To be sure, we cannot weed out helicopter parents. Stage Mothers will never become extinct, but perhaps we can discourage their growth and abundance. We can prune. We can encourage alternatives. Po Bronson thinks that native parenting types may be making a comeback---A Return of Tough Love. (You can listen to an NPR interview with Bronson and read the first chapter of his book here.) I don't think this will be a simple or quick reclamation project. It means caring about our kids enough to allow them to make mistakes. It means that while parents should continue to want the best for their children, they have to realize that advocacy does not mean your child gets each and every thing you want. It means that while high expectations and positive thinking are wonderful things, it is more important that the child have an internal representation of those...not just external ones. If we try, we can bring back a balance to the ecosystems that are our classrooms.


Cheryl van Tilburg said...

I usually really love your writing, but posts like this one make me a little sad.
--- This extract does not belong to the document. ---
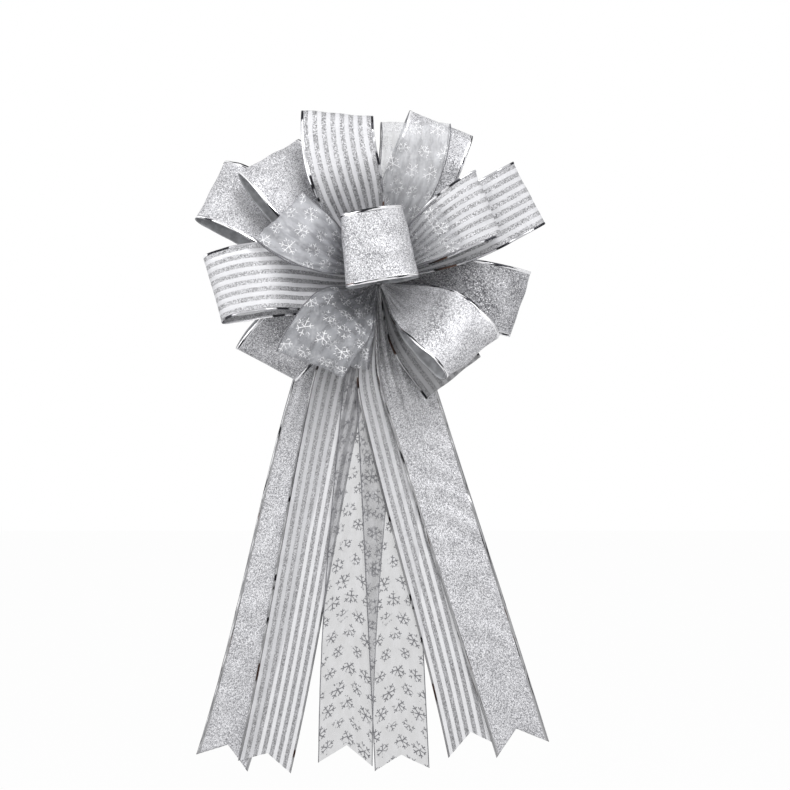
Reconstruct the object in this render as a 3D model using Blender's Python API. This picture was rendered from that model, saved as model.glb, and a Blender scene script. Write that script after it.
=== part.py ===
"""A pre-made gift bow: ribbon loops and swallow-tailed streamers gathered on one tied core.

Metres, +Z up, the bow's front faces -Y. The origin is the middle of the core's flat
back, which lies on the wall, door or gift that the bow is tied to. Each loop and
each streamer is a single band of ribbon, pleated narrow where the tie holds it.
"""
import math
from dataclasses import dataclass

import bpy
import numpy as np

# Ribbon stock
LOOP_RIBBON_WIDTH = 0.077
STREAMER_RIBBON_WIDTH = 0.062
RIBBON_THICKNESS = 0.0008

# The gathered neck of every band
NECK_WIDTH = 0.009
PLEAT_DEPTH = 0.0007
PLEAT_LENGTH = 0.075
LEG_GAP = 0.0026
RISE_SHARE = 0.70
DROP_POWER = 1.25
CLEARANCE = 0.0003
LAYER_CLEARANCE = 0.0006

# The gathered core and the wire that ties it
CORE_RADIUS = 0.0070
CORE_BACK_MARGIN = 0.0030
CORE_SIDES = 24
WIRE_RADIUS = 0.0007
WIRE_END_LENGTH = 0.075
WIRE_END_SPREAD = 24.0
WIRE_SIDES = 10

# The longest streamer, and how far apart the layers are where the streamers hang free
STREAMER_LENGTH = 0.579
STREAMER_HANGING_GAP = 0.0018
STREAMER_GATHER = 0.13
STREAMER_FOLD_LENGTH = 0.22

# Mesh resolution
LOOP_STEPS = 18
STREAMER_STEPS = 18
CELLS_ACROSS = 6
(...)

I'm not denying the existence of true helicopter parents, who grub for grades on behalf of their kids and generally go out their way to intervene in teacher decision making.
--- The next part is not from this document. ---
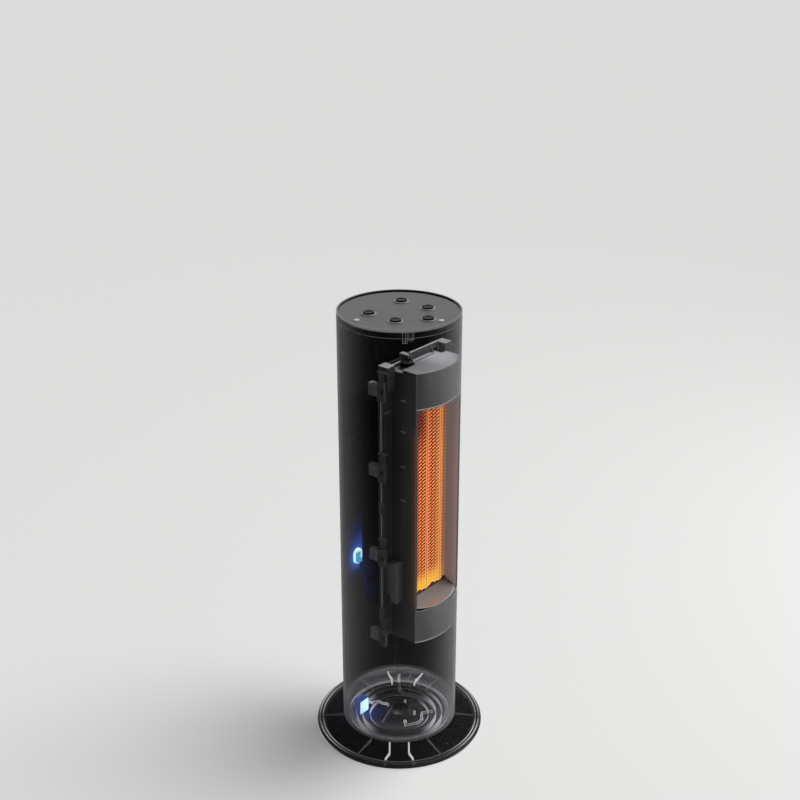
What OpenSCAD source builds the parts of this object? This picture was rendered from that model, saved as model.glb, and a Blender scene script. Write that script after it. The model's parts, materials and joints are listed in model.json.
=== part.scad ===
// Round tower heater: a smoked see-through casing on a flat round base.
// The warm air leaves at -Y, the cool air comes in at +Y, and +Z is up.
// The origin is the middle of the footprint, on the floor.

/* [Casing] */
// Outer diameter of the round casing
casing_d = 150; // [146:1:156]
// Wall thickness of the casing
casing_wall = 2; // [1.6:0.1:2.4]
// Height of the casing's top edge above the floor
tower_top = 585; // [582:1:610]
// Height of the casing's bottom edge above the floor
casing_bottom = 16; // [15.6:0.2:18]
// Gap between the casing and the pieces that sit in it
casing_fit = 0.2; // [0.1:0.05:0.3]
// Height of one air intake slot at the back
intake_slot_h = 3; // [2:0.5:4]
// Distance from one intake slot to the next
intake_pitch = 8; // [7:0.5:12]
// Half angle of the arc that the intake slots span
intake_half_angle = 30; // [20:1:34]
// Distance from blade to blade of the guard behind the intake slots
guard_pitch = 4; // [3.5:0.5:5]
// Depth of a blade of the intake guard
guard_depth = 3; // [2.5:0.5:3]
// Thickness of a blade of the intake guard
guard_blade_t = 1; // [0.8:0.1:1.2]

/* [Base disc] */
// Diameter of the base disc
base_d = 221; // [214:1:240]
// Height of the base's raised outer lip
base_lip_h = 7; // [6.6:0.2:8]
// Width of the raised outer lip
base_lip_w = 8.5; // [7:0.5:10]
// Height of the base's top where the tower stands
base_crown_h = 11.5; // [11:0.1:12]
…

But unfortunately the moniker has been hijacked by many school administrators, who use the term to dismissively label any parent who questions policy or tries to participate in discussions on school improvement. I've seen parents accused of "helicoptering" for suggesting that zeros aren't helpful grades, or questioning the logic of poster project upon poster project, for example. These parents aren't intervening just on behalf of their own children -- they're trying to share insights on school improvement that could potentially benefit all students. Their insights deserve consideration (or at least a thoughtful, jargon-less explanation of why things are they way they are). Instead they get the "helicopter parent" label, the eye rolling, and the kiss-off of triangulation ("You're the only parent to ever complain").

So while I understand (and share) your hope that truly self-serving, pain-in-the-neck helicopter parents get a clue, get tough, or get lost, I also hope that administrators don't feel any sense of affirmation regarding their often-crummy approaches to dealing with parent advocacy in their schools. I don't think that's what you intend!
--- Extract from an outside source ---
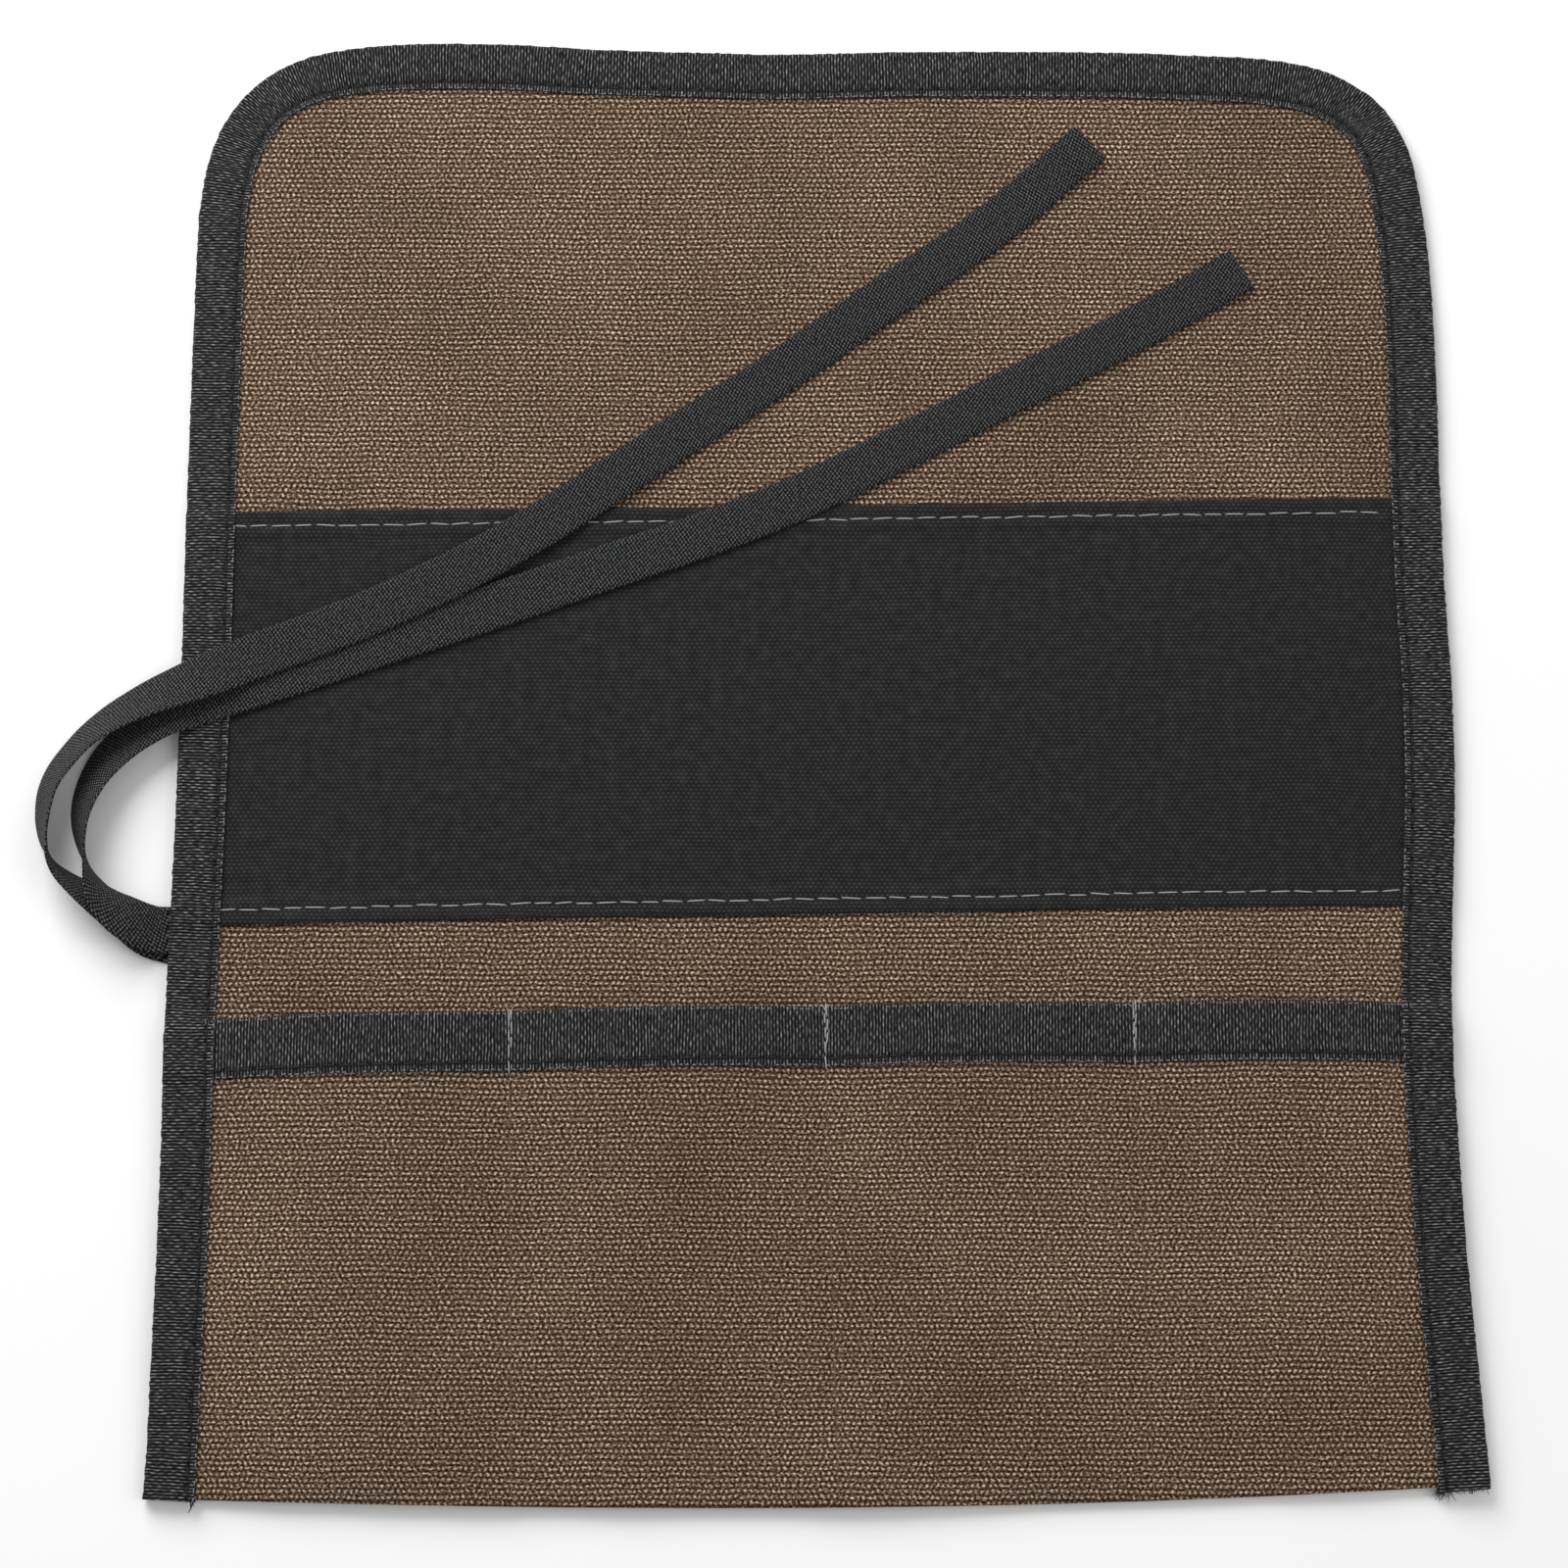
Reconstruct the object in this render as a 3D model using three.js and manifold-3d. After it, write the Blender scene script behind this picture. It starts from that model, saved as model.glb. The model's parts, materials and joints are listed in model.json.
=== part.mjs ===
// A canvas roll for carving tools, lying open: a brown duck-canvas sheet with rounded top corners,
// folded up at the bottom into four pockets, edged with black tape and tied with two black tapes.
// Lengths are in millimetres. +Y runs from the pocket bottoms to the flap, +Z is up, z = 0 is the table.
// The cloth is cut on its fold lines: three that the roll closes on and one that the flap turns down on.

import * as THREE from "three";
import Module from "manifold-3d";
import { mergeVertices } from "three/addons/utils/BufferGeometryUtils.js";

const wasm = await Module();
wasm.setup();

// ---- Driving dimensions ----

// The open sheet, over its edge tape.
const sheetLength = 366;
const bottomWidth = 317.3;
const topWidth = 309.5;
const cornerRadius = 33;
const endBow = 2.4;

// Cloth and tape.
const canvasThickness = 0.8;
const guardThickness = 0.5;
const tapeThickness = 0.5;
const edgeTapeWidth = 12.3;
const mouthTapeWidth = 14.4;
const sewnGap = 0.3;

// Where things lie on the sheet.
const middleSeamX = 2.9;
const pocketWidth = 75.4;
const pocketDepth = 118.3;
const guardBottomY = -40.7;
const guardTopY = 61.5;
const foldLineY = 68;

// The pockets, a little open.
const pocketLift = 4.8;
const pocketRiseWidth = 13;
const pocketToeLength = 26;

// Motion: how far each seam turns, how high the flap turns over the sheet, and the room left between parts.
const rollAngle = 85;
const flapTurnHeight = 3.0;
const cutGap = 0.3;

// The ties.
const tieWidth = 11.6;
const tieThickness = 0.8;
const tieChamfer = 0.2;
const tieSteps = 64;

// Stitching.
const threadWidth = 0.8;
const threadHeight = 0.4;

// ---- Sizes that follow from them ----

const sheetBottom = -sheetLength / 2;
const sheetTop = sheetLength / 2;
const cornerStartY = sheetTop - endBow - cornerRadius;
const seamXs = [-1, 0, 1].map((step) => middleSeamX + step * pocketWidth);
const mouthY = sheetBottom + pocketDepth;

// Layers, from the table up: tape, back canvas, tape inside the mouth, pocket front, tape outside the mouth.
const backZ = tapeThickness + sewnGap;
const backTopZ = backZ + canvasThickness;
const guardZ = backTopZ + sewnGap;
const guardTopZ = guardZ + guardThickness;
const edgeTopZ = backTopZ + sewnGap + tapeThickness;
const innerTapeZ = backTopZ + sewnGap;
const frontZ = innerTapeZ + tapeThickness + sewnGap;
const frontTopZ = frontZ + canvasThickness;
const outerTapeZ = frontTopZ + sewnGap;
const outerTapeTopZ = outerTapeZ + tapeThickness;

// The roll turns on the canvas's upper face, so what lies above that face needs room beside each seam.
const rollAxisZ = backTopZ;
const halfRollTangent = Math.tan(THREE.MathUtils.degToRad(rollAngle / 2));
const seamRoom = (topZ) => Math.max(0, topZ - rollAxisZ) * halfRollTangent + cutGap;
const turnedFlapZ = (z) => 2 * flapTurnHeight - z;

// ---- Materials ----

const cloth = (color, roughness) => new THREE.MeshStandardMaterial({ color, roughness, metalness: 0 });
const canvasMaterial = cloth(0x7d6250, 0.95);
const guardMaterial = cloth(0x282828, 0.8);
const tapeMaterial = cloth(0x37393a, 0.85);
const tieMaterial = cloth(0x303233, 0.85);
const threadMaterial = cloth(0x9b9b98, 0.7);

const roll = new THREE.Group();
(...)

Thanks for writing your blog. It's one I really look forward to seeing in my aggregator.

The Science Goddess said...

You're likely right that the term "helicopter parent" has been hijacked (and misapplied). I think educators have become a bit gunshy in recent years---the few true over-involved parents have made us suspicious of everyone. It's an unfair paintbrush being applied.

Educators do expect (and appreciate) some sort of partnering with parents---it's necessary for student success. I do think that what this looks like is undergoing a lot of changes (look for a post on the PTA later in the week).

Can we get the kinds of relationships we want without either the schools or parents being heavy-handed?

Roger Sweeny said...

One thing that has changed is the number of children most people have. Even into the 60s, families of 4 and 5 were not uncommon. They are hardly seen any more. One or two children is the norm.

When there are that few children, parents can't spread out their concern and worry. And they have correspondingly more time to um, advocate, for each child.

organized chaos said...

NO! We can't let kids make mistakes! (gasp!) What if they learn something? Like maybe they'll learn it is ok to make mistakes?

Great post- I really enjoyed your perspective on the book!

OKP said...

I understand what Ms. VanTilburg is saying, but I also have to agree with you, Science Goddess.

I see the self-esteem movement as part of it. Everyone gets a trophy, everyone is special, everyone is a cross between Jesus and Einstein.

A corollary to that is what I've called "Carpool Competition" -- parents, who out of fear that their children won't get into the best college, or class, or whatever it is that they quite clearly deserve, pass that stress onto their children. They forget to look at their child for who she is, and instead focus on who she should be. All parents do it to some extent (I know I struggle with it), but parents seem to have become even more myopic.

The last contributor, in my opinion, is online availability for grades (which you've mentioned). Though having grades online has cut down on the surprise factor (Ack! Little Jesus Einstein is getting a B, for God's sake, call a tutor!), it has ratcheted up the expectation for immediate feedback...ALL THE TIME. No more can a student wait for his grade to be averaged out. The second that C appears on the quiz, it goes into the gradebook -- and some grade book programs deliver messages home every night. Can you imagine what that's like for the kid who tanked on a test, with another assessment a week or more down the road? Two solid weeks of a D delivered struight to his and his parents' inbox.

You ask a good question. I don't know if we can get the kinds of relationships we want -- I think trust in the system among administrators, parents, and kids has been eroded. We may never get it back.

The Science Goddess said...

I think someone needs to draw a "Little Jesus Einstein" character...flowing white robes and hair.